Les politiques favorables à la croissance économique et à l’inflation du président Donald Trump en ont été les principaux déclencheurs, dit David Sykes. « Le marché s’est exprimé avec enthousiasme, pensant que c’était vraiment bien pour les actions industrielles, financières et technologiques. D’après moi, la question est de savoir si cet effet Trump va durer. Cela dépendra de la législation. Les campagnes électorales ont pour but de définir une politique du possible. Gouverner les États-Unis relève plutôt de la politique de l’impossible.
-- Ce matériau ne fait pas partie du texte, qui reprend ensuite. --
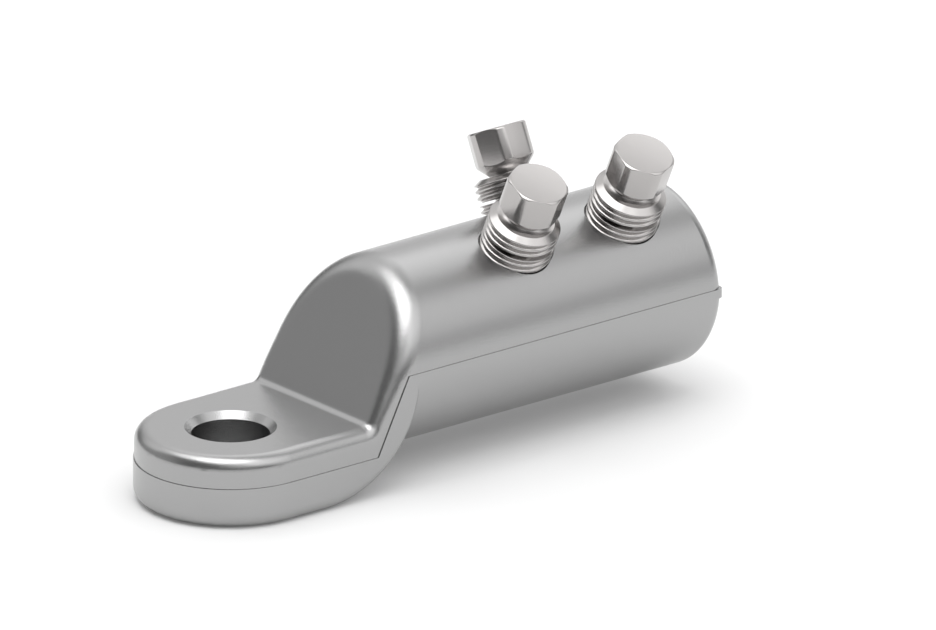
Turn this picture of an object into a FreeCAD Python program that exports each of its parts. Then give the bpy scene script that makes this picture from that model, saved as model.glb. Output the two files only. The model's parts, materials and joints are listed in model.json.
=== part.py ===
import FreeCAD, Part
import math
import os

from FreeCAD import Vector

# Shear bolt cable lug: a forged body with a flat palm and a blind barrel, and three shear bolts.
# Millimetres. X runs along the barrel from the palm to the cable entry, Z is up, and the origin
# is the centre of the stud hole on the palm's underside.

# Forged body
body_width = 41.4
palm_thickness = 16.1
barrel_axis_height = 24.9
mouth_x = 119.6
mouth_lean = 2.1
shoulder_foot_x = 22.6
shoulder_lean = 62.0
shoulder_foot_radius = 2.0
heel_end_x = 35.5

# Rounded edges of the forging
palm_edge_radius = 3.0
shoulder_side_radius = 4.0
shoulder_top_radius = 8.0
underside_edge_radius = 3.0
heel_edge_radius = 0.45
mouth_edge_radius = 2.75

# Land where the two forging dies met: below its upper edge the body is wider by its height
land_height = 0.22
land_width = 2.0
land_palm_height = 8.25
land_knee_x = 24.05
land_lean = 62.9
land_corner_radius = 1.5

# Stud hole and conductor bore
stud_hole_diameter = 17.0
stud_hole_chamfer = 1.5
bore_diameter = 26.0
bore_depth = 63.6
bore_point_angle = 118.0
bore_mouth_chamfer = 1.2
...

On verra comment le système va concilier les deux. »
Vétéran de 20 ans dans l’industrie, titulaire d’une maîtrise en politique, philosophie et économie de l’Université d’Oxford en 1996 et d’une maîtrise en relations internationales de la London School of Economics en 1997, M. Sykes avance que même si les Républicains ont le contrôle du Sénat et de la Chambre des représentants, c’est tout à fait une autre paire de manches que de faire adopter un ordre du jour législatif. « De nombreux autres présidents régnant sur la Maison-Blanche avaient le contrôle des deux chambres du Congrès sans pour cela réussir d’un point de vue législatif », dit David Sykes, faisant remarquer par exemple que l’ancien président Bill Clinton s’était lui aussi heurté à des obstacles.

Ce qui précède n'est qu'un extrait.